Date of Conferral
Doctor of Business Administration (D.B.A.)
Business owners' lack of strategies to prevent and detect occupational fraud in small retail businesses in the United States could result in substantial financial losses or insolvency. Grounded in Cressey's fraud triangle, the purpose of this multiple case study was to explore internal control strategies 6 owners of small retail businesses in southeastern Pennsylvania used to prevent and detect occupational fraud. Face-to-face interviews, observations, and documentation are the data collection techniques I used in this study. Data were transcribed, coded, analyzed, and member checked to identify emergent themes. Six themes emerged from the thematic analysis: financial impact, transaction responsibility and monitoring, networking and business models, communication, separation of duties, and training.

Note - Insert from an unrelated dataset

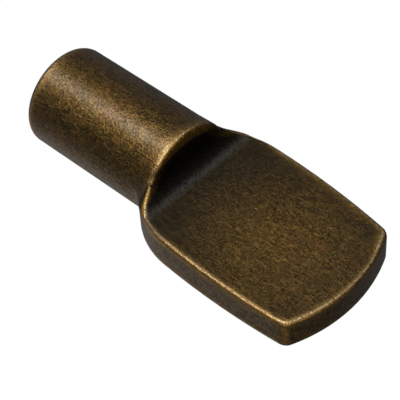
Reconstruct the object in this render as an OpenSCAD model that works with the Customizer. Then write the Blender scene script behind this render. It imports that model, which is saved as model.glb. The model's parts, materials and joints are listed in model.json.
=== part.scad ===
// Shelf support pin, spoon pattern: a round pin for a drilled hole and a flat seat that
// carries the shelf, forged as one piece. X runs along the pin towards the seat's outer end,
// Z points up to the shelf. The origin is on the pin's axis, in the face of the cabinet's
// side, where the seat's flare stops the pin.

/* [Pin] */
// Diameter of the pin that goes into the cabinet's side
pin_d = 5; // [4:0.05:6.4]
// Length of the pin that goes into the hole
pin_l = 7; // [5:0.1:12]
// Swelling of the neck, outside the hole, up to the shoulder
neck_swell = 0.03; // [0.01:0.01:0.1]
// Rounding of the pin's tip
tip_r = 0.4; // [0.1:0.02:0.8]
// Rounding along the arched rim of the shoulder
rim_r = 0.2; // [0.1:0.02:0.5]

/* [Seat] */
// Reach of the seat from the shoulder to its outer end
seat_l = 9.55; // [8:0.05:14]
// Width of the seat at its widest place
seat_w = 7.6; // [6.8:0.05:10]
// Thickness of the seat at the shoulder
root_t = 1.85; // [1.4:0.05:2]
// Thickness of the seat at its outer end
end_t = 1.65; // [1.2:0.05:2]
// Height of the seat's top above the pin's axis, at the shoulder
seat_rise = 0.3; // [0:0.05:0.6]
// How far the seat's top slopes down from the shoulder to the outer end
seat_drop = 0.78; // [0:0.02:0.9]
// Distance of the widest place from the shoulder
widest_x = 3.8; // [3:0.1:5]
// How far each side draws in from the widest place to the outer corner
side_bow = 0.33; // [0.15:0.01:0.6]
// How far the outer end bulges past its corners
end_bow = 0.8; // [0.3:0.05:1.2]
// Rounding of the seat's upper edges
edge_r = 0.2; // [0.1:0.01:0.26]
// Rounding of the seat's lower edges
under_r = 0.26; // [0.1:0.02:0.28]
// Rounding of the seat's outer corners, seen from above
corner_r = 0.28; // [0.26:0.02:0.8]

/* [Transition] */
// Distance from the shoulder to the centre of the seat's round root
root_x = 2.1; // [1.8:0.1:2.8]
// Radius of the valley between the shoulder and the seat
valley_r = 1.05; // [0.5:0.05:1.1]
// How far the flare beside the valley leans in for each millimetre that it rises
flare_lean = 0.7; // [0.6:0.05:1]
// Length of the heel that fades from the pin's belly into the underside
heel_l = 3.1; // [1.5:0.1:5]

/* [Hidden] */

$fn = 96;
pin_r = pin_d / 2;
under_z = seat_rise - root_t;
valley_top = seat_rise + valley_r;
shoulder_r = pin_r + neck_swell;
// Level at which the heel and the rim of the shoulder part, inside the seat
part_z = under_z / 2;
// Slopes of the top and of the underside: how far they fall for each millimetre outwards
top_slope = seat_drop / seat_l;
under_slope = (seat_drop + end_t - root_t) / seat_l;

// Plan of the seat: two side arcs, an end arc, and a root circle that touches both side arcs
side_c = [widest_x, seat_w / 2 - arc_r(seat_l - end_bow - widest_x, side_bow)];
side_r = arc_r(seat_l - end_bow - widest_x, side_bow);
end_r = arc_r(seat_w / 2 - side_bow, end_bow);
end_c = [seat_l - end_r, 0];
root_c = [root_x, 0];
root_r = side_r - norm(root_c - side_c);
// Direction of the point where root circle and side arc touch, and of the seat's corner
touch_a = atan2(-side_c.y, root_x - widest_x);
corner = meeting(side_c, side_r - corner_r, end_c, end_r - corner_r);
corner_a = atan2(corner.y - side_c.y, corner.x - side_c.x);
// Where the lines of rounding centres of the corner and of the end arc join
arc_end = corner + (corner_r - edge_r) * (corner - end_c) / norm(corner - end_c);
// The flare starts inside the pin, narrow enough to lie within it
start_w = 0.85 * sqrt(pin_r * pin_r - under_z * under_z);
start_x = root_x - sqrt(root_r * root_r - start_w * start_w);
// Where the valley begins behind the shoulder's face, so that the two cross
run_in = 0.03;
// Length of the neck, from the cabinet's side to the shoulder: as far as the flare reaches
// back along the pin, and a little air
AIR = 0.05;
neck_l = sqrt(root_r * root_r - pin_r * pin_r + under_z * under_z) - root_x + AIR;

// Steps of the loft
HIDDEN_STEPS = 5;
VALLEY_STEPS = 10;
ROOT_STEPS = 6;
SIDE_STEPS = 8;
ROUND_STEPS = 4;
ACROSS_STEPS = 12;
// Last angle of the rounding towards the end face, short of a point
LAST_ROUND = 78;
// Half the gap left between the two arcs of the upper edge, which the flare pulls apart
ARC_GAP = 2.5;

// Radius of an arc over a half chord and a rise
function arc_r(half_chord, rise) = (half_chord * half_chord + rise * rise) / (2 * rise);

// Evenly spaced values from a to b
function steps(a, b, n) = [for (i = [0:n]) a + (b - a) * i / n];

// The meeting point, on the +Y side, of two circles with centres p and q
function meeting(p, rp, q, rq) =
    let (d = norm(q - p), u = (q - p) / d)
    let (along = (d * d + rp * rp - rq * rq) / (2 * d))
    let (aside = sqrt(rp * rp - along * along))
    p + along * u + aside * [-u.y, u.x] * sign(u.x);

// Height of the top at x: level inside the pin, then down the valley to the seat
function top_z(x) =
    x < 0 ? valley_top
    : x < valley_r ? valley_top - sqrt(valley_r * valley_r - pow(valley_r - x, 2))
    : seat_rise;

// Lowers a point of the level loft, so that top and underside slope down outwards
function sloped(p) =
    let (depth = min(1, max(0, (seat_rise - p.z) / root_t)))
    [p.x, p.y, p.z - max(0, p.x) * (top_slope + depth * (under_slope - top_slope))];

// Half width of the round root at x
function root_y(x) = sqrt(root_r * root_r - pow(x - root_x, 2));

// A station of the loft: plan point of the edge's rounding centre, plan normal of the side,
// height of the top, and how far the section bends towards the end arc, from 0 to 1
function root_station(x) = [[x, root_y(x) - edge_r], [0, 1], top_z(x), 0];
function side_station(a) =
    let (n = [cos(a), sin(a)])
    [side_c + (side_r - edge_r) * n, n, seat_rise, (touch_a - a) / (touch_a - corner_a)];

touch_x = root_x + root_r * cos(touch_a);
stations = concat(
    [for (x = steps(start_x, -run_in, HIDDEN_STEPS)) root_station(x)],
    [for (b = steps(0, 90, VALLEY_STEPS)) if (b > 0) root_station(valley_r * (1 - cos(b)))],
    [for (x = steps(valley_r, touch_x, ROOT_STEPS)) if (x > valley_r && x < touch_x) root_station(x)],
    [for (a = steps(touch_a, corner_a, SIDE_STEPS)) side_station(a)]
);
last = stations[len(stations) - 1];

// Rounding directions down one side, as [centre, elevation]: 0 for the upper edge's inner
// centre, 1 for its outer one, 2 for the lower edge, which is rounder
flare_a = atan(flare_lean);
side_turns = concat(
    [for (t = steps(90, flare_a + ARC_GAP, 3)) [0, t]],
    [for (t = steps(flare_a - ARC_GAP, 0, 3)) [1, t]],
    [for (t = steps(0, -90, 5)) [2, t]]
);

// Plan normal of the end arc at fraction v of its half width
function end_normal(v) =
    let (y = v * arc_end.y / (end_r - edge_r))
    [sqrt(1 - y * y), y];

// Plan point at fraction v across a station's line of rounding centres
function across(s, v) =
    let (end = end_c + (end_r - edge_r) * end_normal(v))
    [s[0].x + s[3] * (end.x - last[0].x), v * s[0].y + s[3] * (end.y - v * last[0].y)];

// Direction from a rounding centre: elevation e at the side, turned by f towards the end
function direction(s, v, e, f) =
    let (flat = cos(f) * cos(e) * s[1] * (v < 1 ? 0 : 1) + sin(f) * end_normal(v))
    let (up = cos(f) * sin(e), size = norm(flat))
    size < 1e-6 ? [0, 0, up] : [flat.x, flat.y, 0] * sqrt(1 - up * up) / size + [0, 0, up];

// Points down the +Y side of a station turned by f
function side_points(s, f) = [
    for (t = side_turns)
        let (out = direction(s, 1, 0, f))
        let (corner_shift = (corner_r - edge_r) * (out - direction(s, 1, 0, 0)))
        let (rise = s[2] - seat_rise)
        let (centre = t[0] == 0 ? [0, -flare_lean * rise, s[2] - edge_r]
            : t[0] == 1 ? [0, 0, seat_rise - edge_r]
            : [0, 0, under_z + under_r] - (under_r - edge_r) * out)
        let (r = t[0] == 2 ? under_r : edge_r)
        [s[0].x, s[0].y, 0] + corner_shift + centre + r * direction(s, 1, t[1], f)
];

// Points of the top or the underside between the sides, from +Y to -Y
function flat_points(s, f, upper) = [
    for (i = [1:ACROSS_STEPS - 1])
        let (v = 1 - 2 * i / ACROSS_STEPS)
        let (p = across(s, v), narrow = (s[0].y - flare_lean * (s[2] - seat_rise)) / s[0].y)
        let (inset = s[3] * (under_r - edge_r) * end_normal(v))
        upper ? [p.x, narrow * p.y, s[2] - edge_r] + edge_r * direction(s, v, 90, f)
            : [p.x - inset.x, p.y - inset.y, under_z + under_r] + under_r * direction(s, v, -90, f)
];

function reversed(list) = [for (i = [len(list) - 1:-1:0]) list[i]];
function mirrored(list) = [for (p = list) [p.x, -p.y, p.z]];

// One closed ring: down the +Y side, across the underside, up the -Y side, back over the top
function ring(s, f) = concat(
    side_points(s, f),
    flat_points(s, f, false),
    reversed(mirrored(side_points(s, f))),
    reversed(flat_points(s, f, true))
);

// Faces that close a ring of n points, the first of them at base: strips between the top and
// the underside, and a fan at each side
function closing(base, n) =
    let (side_n = len(side_turns), last = ACROSS_STEPS - 2)
    let (lower = [for (i = [0:last]) base + side_n + i])
    let (upper = [for (i = [0:last]) base + n - 1 - i])
    concat(
        [for (i = [0:last - 1])
            each [[upper[i], lower[i], lower[i + 1]], [upper[i], lower[i + 1], upper[i + 1]]]],
        [for (i = [0:side_n - 1]) [upper[0], base + i, base + i + 1]],
        [for (i = [0:side_n - 1]) [upper[last], lower[last] + i, lower[last] + i + 1]]
    );

// Seat, valley floor and flare, lofted through all the stations, with the shoulder at x = 0
module blade() {
    rings = concat(
        [for (s = stations) ring(s, 0)],
        [for (f = steps(0, LAST_ROUND, ROUND_STEPS)) if (f > 0) ring(last, f)]
    );
    n = len(rings[0]);
    m = len(rings);
    polyhedron(
        points = [for (r = rings, p = r) sloped(p)],
        faces = concat(
            [for (f = closing(0, n)) reversed(f)],
            [for (k = [0:m - 2], i = [0:n - 1])
                let (a = k * n + i, b = k * n + (i + 1) % n)
                each [[a, b, b + n], [a, b + n, a + n]]],
            closing((m - 1) * n, n)
        ),
        convexity = 4
    );
}

// Revolves a profile, drawn as radius and distance along the axis, about the pin's axis
module about_axis() {
    rotate([0, 90, 0]) rotate_extrude() children();
}

// Half space above or below the level where heel and rim part
module level_half(upper) {
    span = 2 * heel_l + 2 * pin_d;
    translate([-span / 2, -span / 2, upper ? part_z : part_z - span]) cube([span, span, span]);
}

// Shank with its rounded tip, and the neck up to where the rim's rounding starts
module shank() {
    tip_x = -neck_l - pin_l;
    about_axis() {
        translate([0, tip_x]) square([pin_r - tip_r, pin_l]);
        translate([0, tip_x + tip_r]) square([pin_r, pin_l - tip_r]);
        translate([pin_r - tip_r, tip_x + tip_r]) circle(tip_r);
        polygon([[0, -neck_l], [pin_r, -neck_l], [shoulder_r, -rim_r], [0, -rim_r]]);
    }
}

// Upper part of the shoulder, with the rounded arch over the seat
module arch() {
    intersection() {
        about_axis() {
            translate([0, -rim_r]) square([shoulder_r - rim_r, rim_r]);
            intersection() {
                translate([shoulder_r - rim_r, -rim_r]) circle(rim_r);
                translate([0, -rim_r]) square([shoulder_r, rim_r]);
            }
        }
        level_half(true);
    }
}

// Lower part, which fades from the pin's belly into the underside of the seat
module heel() {
    fade_r = arc_r(heel_l, shoulder_r + under_z - under_slope * heel_l);
    intersection() {
        about_axis() {
            translate([0, -rim_r]) square([shoulder_r, rim_r]);
            intersection() {
                translate([shoulder_r - fade_r, 0]) circle(fade_r);
                square([shoulder_r, heel_l + edge_r]);
            }
        }
        level_half(false);
    }
}

// The whole support pin
module shelf_pin() {
    color("#6b5230") translate([neck_l, 0, 0]) {
        shank();
        arch();
        heel();
        blade();
    }
}

shelf_pin();
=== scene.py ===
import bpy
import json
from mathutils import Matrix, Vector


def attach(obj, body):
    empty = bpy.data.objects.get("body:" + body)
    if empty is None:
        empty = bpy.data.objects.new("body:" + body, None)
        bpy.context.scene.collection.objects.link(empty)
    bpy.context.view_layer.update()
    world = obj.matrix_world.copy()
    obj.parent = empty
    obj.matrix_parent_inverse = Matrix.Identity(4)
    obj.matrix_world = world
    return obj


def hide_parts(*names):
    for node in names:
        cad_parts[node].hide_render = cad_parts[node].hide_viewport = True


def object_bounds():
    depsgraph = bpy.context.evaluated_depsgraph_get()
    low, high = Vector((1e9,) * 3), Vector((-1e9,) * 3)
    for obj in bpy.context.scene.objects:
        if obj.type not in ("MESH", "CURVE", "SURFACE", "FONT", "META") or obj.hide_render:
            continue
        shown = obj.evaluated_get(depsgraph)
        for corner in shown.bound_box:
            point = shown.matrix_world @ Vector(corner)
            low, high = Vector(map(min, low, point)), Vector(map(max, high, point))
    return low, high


bl_info = {
    "name": "Shelf Support Pin",
    "version": (1, 0, 0),
    "blender": (4, 5, 0),
    "location": "View3D > Sidebar > Shelf Pin",
    "description": "Builds a spoon-shaped shelf support pin in antique brass",
    "category": "Add Mesh",
}

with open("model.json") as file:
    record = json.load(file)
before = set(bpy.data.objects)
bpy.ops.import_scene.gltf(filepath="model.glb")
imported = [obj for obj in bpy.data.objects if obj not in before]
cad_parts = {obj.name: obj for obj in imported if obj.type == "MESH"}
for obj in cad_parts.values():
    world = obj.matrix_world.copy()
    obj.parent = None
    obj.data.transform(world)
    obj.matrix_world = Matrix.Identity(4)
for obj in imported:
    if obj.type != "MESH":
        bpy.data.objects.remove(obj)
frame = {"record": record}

import json
import math

import bpy
import numpy as np
from mathutils import Matrix, Vector

NODE = "shelf_pin"
BODY = "root"
MM = 0.001

# The studio's soft lights: name, direction, spread in degrees and tint
SOFT_LIGHTS = (
    ("key", (-0.45, -0.24, 0.86), 8, (1.0, 0.98, 0.95)),
    ("strip", (0.08, -0.36, 0.93), 14, (1.0, 0.98, 0.95)),
    ("fill", (0.22, 0.47, 0.85), 13, (1.0, 0.99, 0.97)),
    ("back", (-0.42, 0.80, 0.20), 22, (1.0, 0.99, 0.97)),
    ("side", (-0.85, -0.15, 0.50), 28, (1.0, 0.98, 0.95)),
    ("low", (-0.54, -0.28, -0.76), 22, (1.0, 0.96, 0.90)),
    ("bounce", (0.20, 0.72, -0.66), 22, (1.0, 0.98, 0.95)),
    ("front", (0.68, -0.68, 0.26), 22, (1.0, 0.96, 0.90)),
    ("rim", (0.85, -0.06, 0.52), 13, (1.0, 0.97, 0.92)),
)

# Camera: width of its sensor in mm, and how far it sees as a ratio of its distance
SENSOR_WIDTH = 36.0
CLIP_RATIO = 100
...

The results of this study indicated areas for action that owners of small retail businesses could take to prevent and detect occupational fraud. Strategies business owners could implement to protect their businesses from occupational fraud include monitoring, employee identity documents to track employee activity, separation of duties, and communication with employees. The implications of this study for positive social change include the potential for social entrepreneurship because small business owners create employment opportunities for members of the community, including high school students with the desire to run small retail businesses. Small business owners serve their communities by focusing on wealth distribution, including donations to local charities that foster economic stability with positive effects on society.